START

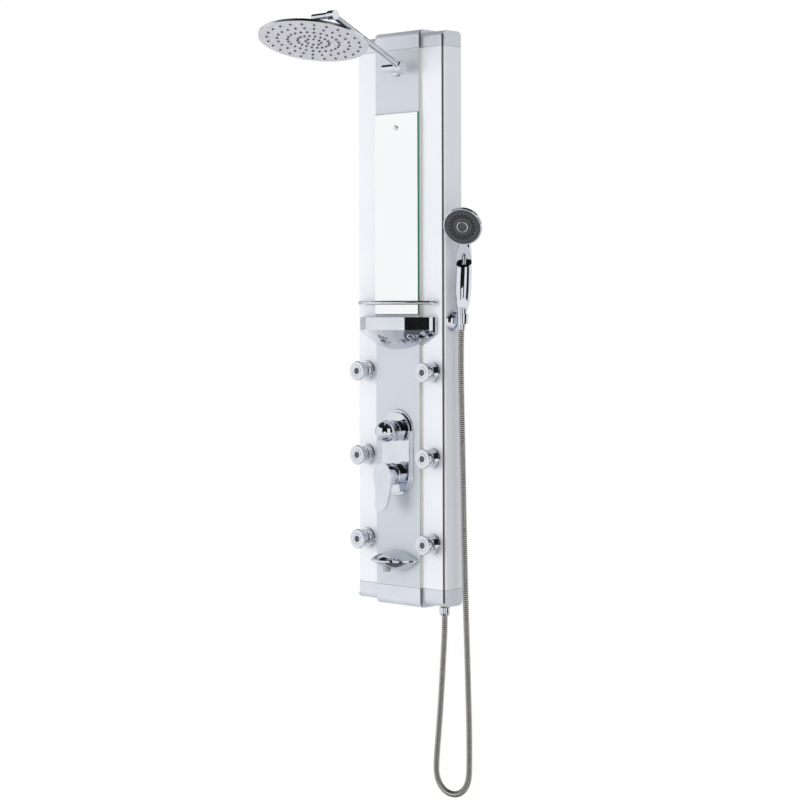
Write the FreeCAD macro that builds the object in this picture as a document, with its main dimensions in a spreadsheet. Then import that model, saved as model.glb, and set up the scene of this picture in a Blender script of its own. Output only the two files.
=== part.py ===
import FreeCAD, Part
import math
import os
import re
import Sketcher

# Wall-hung shower column. Millimetres. +X is the viewer's right, -Y is the front, +Z is up.
# The origin is the middle of the upper wall bracket's screw line, on the wall.
# Heights called *_level are measured up from the column's foot.

V = FreeCAD.Vector
RIGHT = V(1, 0, 0)
BACK = V(0, 1, 0)
UP = V(0, 0, 1)
FACING_FRONT = FreeCAD.Rotation(RIGHT, 90)      # a turned piece's axis points to the front, -Y
FACING_BACK = FreeCAD.Rotation(RIGHT, -90)
FACING_RIGHT = FreeCAD.Rotation(BACK, 90)       # the axis points to +X
UPSIDE_DOWN = FreeCAD.Rotation(BACK, 180)
UPRIGHT = FreeCAD.Rotation()

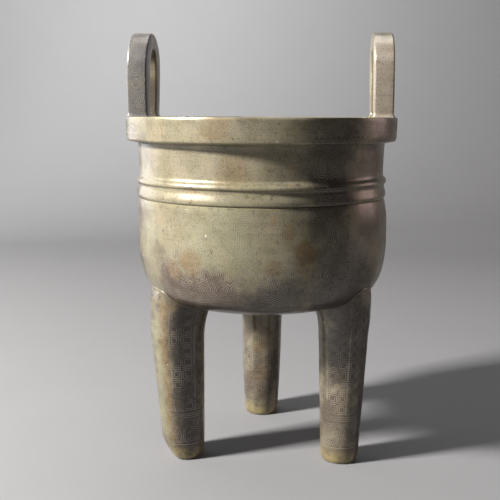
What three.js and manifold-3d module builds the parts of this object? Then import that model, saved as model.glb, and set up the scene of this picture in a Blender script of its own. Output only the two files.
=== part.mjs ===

END

Stated goal — Repeat the records above exactly, leaving none out.

Answer for this exercise —
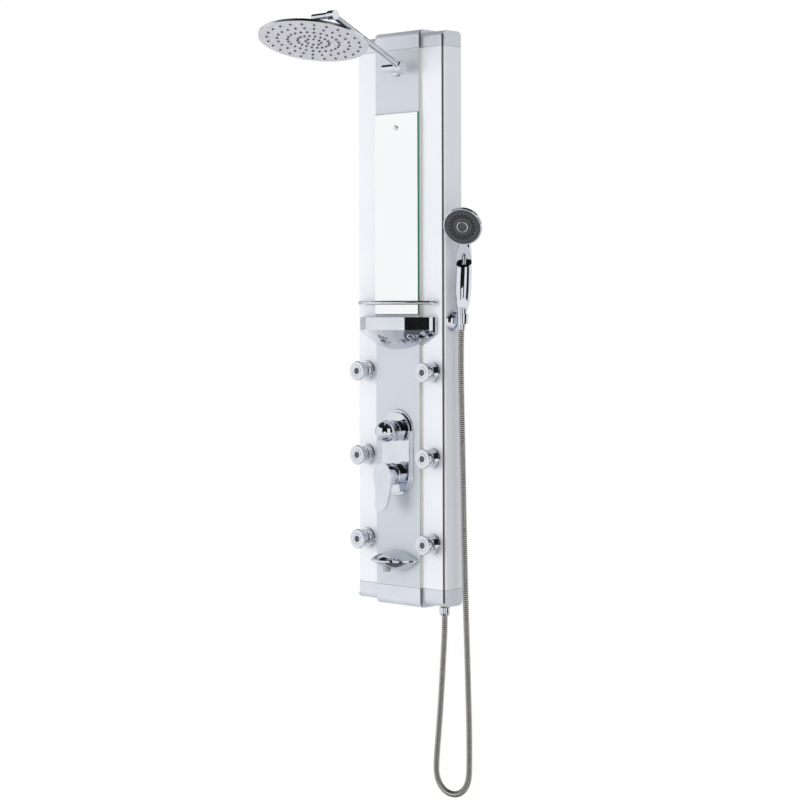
Write the FreeCAD macro that builds the object in this picture as a document, with its main dimensions in a spreadsheet. Then import that model, saved as model.glb, and set up the scene of this picture in a Blender script of its own. Output only the two files.
=== part.py ===
import FreeCAD, Part
import math
import os
import re
import Sketcher

# Wall-hung shower column. Millimetres. +X is the viewer's right, -Y is the front, +Z is up.
# The origin is the middle of the upper wall bracket's screw line, on the wall.
# Heights called *_level are measured up from the column's foot.

V = FreeCAD.Vector
RIGHT = V(1, 0, 0)
BACK = V(0, 1, 0)
UP = V(0, 0, 1)
FACING_FRONT = FreeCAD.Rotation(RIGHT, 90)      # a turned piece's axis points to the front, -Y
FACING_BACK = FreeCAD.Rotation(RIGHT, -90)
FACING_RIGHT = FreeCAD.Rotation(BACK, 90)       # the axis points to +X
UPSIDE_DOWN = FreeCAD.Rotation(BACK, 180)
UPRIGHT = FreeCAD.Rotation()

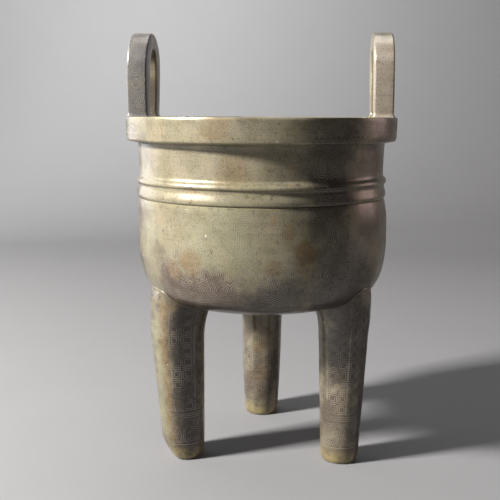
What three.js and manifold-3d module builds the parts of this object? Then import that model, saved as model.glb, and set up the scene of this picture in a Blender script of its own. Output only the two files.
=== part.mjs ===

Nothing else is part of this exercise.